The price gap between a single-user and multi-user license can be significant. A techno font that costs $20 for one user might cost $100 or more for a 10-person team. If you buy the wrong license, you're either overspending on seats you don't need or, worse, under-licensing and exposing your company to a EULA violation.
Font foundries enforce their licenses. Getting caught using a single-user font across a team of designers can result in retroactive fees, legal action, or being asked to remove the font from all projects. That's a headache no one wants, especially mid-project on a client deliverable.
When would a freelancer only need a single-user license?
If you work alone no employees, no subcontractors who install fonts on their own machines a single-user license is usually enough. Say you're building a personal brand identity using Audiowide for headlines. You install it on your laptop and desktop. Most foundries consider that a single user, since it's one person using the font on multiple personal devices.
However, the moment you hand off source files to another designer who needs to edit text in that font, things change. That person technically needs their own license or you need a multi-user one that covers both of you.
When is a multi-user license non-negotiable?
Any time more than one person will access the font files, a multi-user license is required. Here are common scenarios:
An agency with multiple designers working on the same client brand project.
A startup team where a marketing person and a designer both use the font for social media and pitch decks.
A company with remote workers who each install the font on their own computers.
A print shop where several operators handle files that include a licensed typeface.
This is where confusion sets in. "User" doesn't always mean "person." Some foundries count by the number of devices a font is installed on. Others count by the number of individuals. A few use a mix like counting a person with installations on two machines as one user.
Always read the specific EULA before you buy. A foundry selling Rajdhani might define "user" differently than one selling Exo 2. If the license terms are unclear, email the foundry directly. A two-minute question can save you from a costly misunderstanding.
What are the most common mistakes people make with font licensing?
These errors come up all the time:
Sharing font files with teammates under a single-user license because "it's just one more person." This violates nearly every font EULA.
Assuming a desktop license covers web use or app embedding. Most standard licenses only cover desktop installation. If you need the font on a website or in software, you'll likely need a separate commercial font license for that use.

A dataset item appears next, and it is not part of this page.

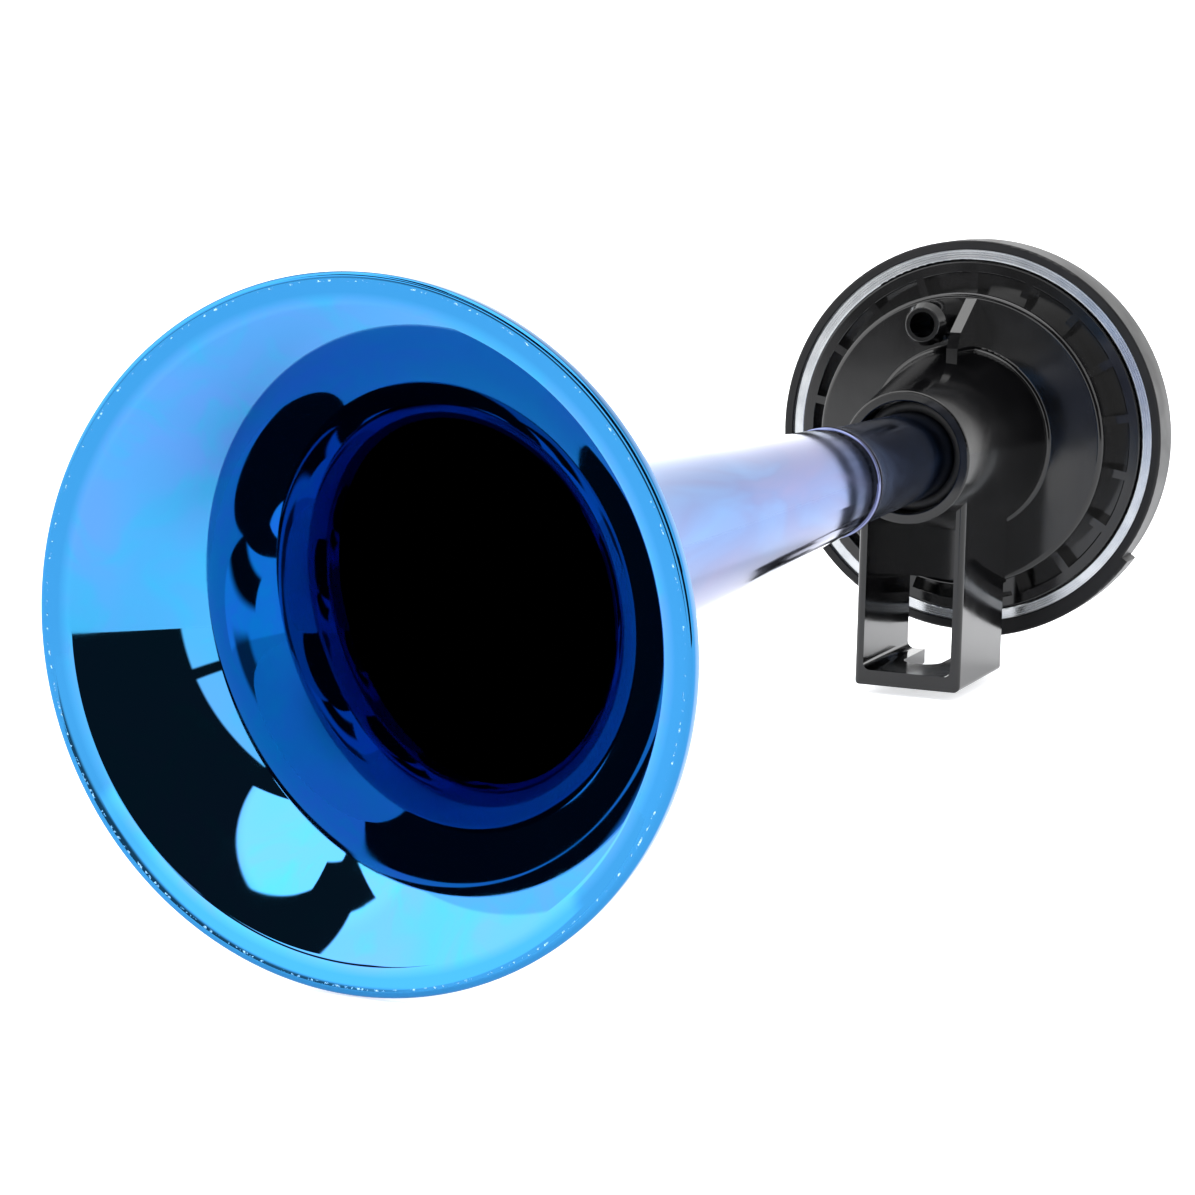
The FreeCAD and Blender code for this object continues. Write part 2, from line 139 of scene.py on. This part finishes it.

Buying one seat when the company grows. Teams expand. If you licensed for three users in January and hired two more designers by June, your license no longer covers everyone.
Ignoring server installation rules. Installing a font on a shared server so anyone on the network can access it almost always requires a server license or a higher-seat multi-user license.
How much more does a multi-user license typically cost?
Pricing varies by foundry, but here's a general pattern to expect:
Single user: Base price (e.g., $20–$50 for a standard techno font).
2–5 users: Roughly 2x to 3x the base price.
6–10 users: Around 3x to 5x the base price.
10+ users: Often requires a custom quote or an enterprise license.
The per-seat cost almost always decreases as you add more users. If you expect your team to grow, buying more seats upfront is often cheaper than upgrading later.
Can you upgrade from single-user to multi-user later?
Most foundries allow this, but the process and pricing differ. Some let you pay the difference. Others require you to buy a new license at the multi-user rate with no credit for the single-user purchase. This is another detail worth confirming before your initial purchase.
Keeping records of every font you buy and its license type makes upgrades smoother. A simple spreadsheet with the font name, foundry, license type, number of seats, and purchase date goes a long way.
How do you choose the right license without overpaying?
Start by counting the actual number of people who will need the font not the number of computers, but the number of individuals. Then check whether the license is per-user or per-device. Compare single-user and multi-user pricing side by side from the same foundry before deciding.
Ask yourself these questions:
Will anyone besides me need to open or edit files containing this font?
Will the font be installed on a shared server or network?
Do I need web, app, or desktop use or all three?
Will my team size change in the next 12 months?
If the answer to any of those is "yes" or "maybe," lean toward a multi-user license or at least clarify the upgrade path.
Quick checklist before you buy a techno font license
Count the exact number of users or devices that need the font.
Read the foundry's EULA don't assume all licenses work the same way.
Confirm whether "user" means person or device in that specific license.
Check if the license covers desktop only, or also web and app use.
Ask about upgrade pricing if your team might grow soon.
Document every font purchase with license details in a tracking sheet.
When in doubt, contact the foundry before buying.
Next step: Audit the fonts currently installed across your team's machines. Match each one to its license type and seat count. If anything doesn't line up, fix it now before a client project or a foundry audit makes it more expensive to resolve.